Monday 14 November 2011

Cats steal the baby's breath

The idea that cats steal the baby's breath originates in a play of 1609 written by Benjamin Jonson. That is my theory. No one has made that claim before (14th Nov. 2011). In fact, it was not a play in the strict sense but a "masque", which was a form of entertainment at the "court" (extended family gathering) of a monarch.

Witch's familiar -  image in public domain

Ben Johnson was a playwright during the time of Shakespeare. He wrote a number of masques, one of which was The Masque of Queens. In this masque there is a poem called The Witches' Song.

At paragraph 5 it says the following:



The letter "s" was written as "f" in those days and people believed in witches. Witches were associated with witches' familiars. The black cat was the classic witch's familiar.

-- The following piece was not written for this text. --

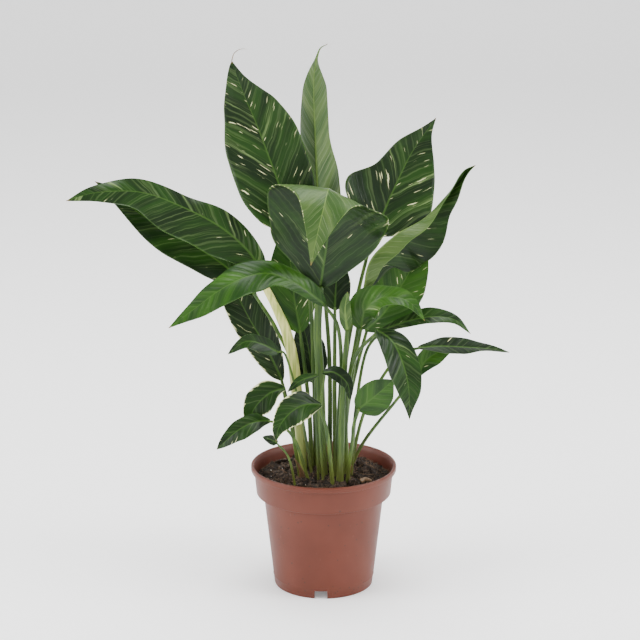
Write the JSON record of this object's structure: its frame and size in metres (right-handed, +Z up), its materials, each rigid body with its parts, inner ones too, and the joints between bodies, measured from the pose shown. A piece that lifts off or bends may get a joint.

Witches may take on the form their familiar. The words are:

Under a cradle I did creepe
By day, and, when the childe was a-sleepe
At night, I suck'd the breath; and rose,
And pluck'd the nodding nurse by the nose.

So the witch crept under the child's cot during the day as a cat and came out at night to suck the breath of the child.

In modern times, this has been taken up as a warning against letting cats sleep with children. I am sure some people still believe that cats steal a child's breath in some supernatural way.  In practice, and putting aside the supernatural, the danger to infants must be slight but common sense dictates that a cat might sleep on a child that is on his or back fast asleep. This might present a danger to the child.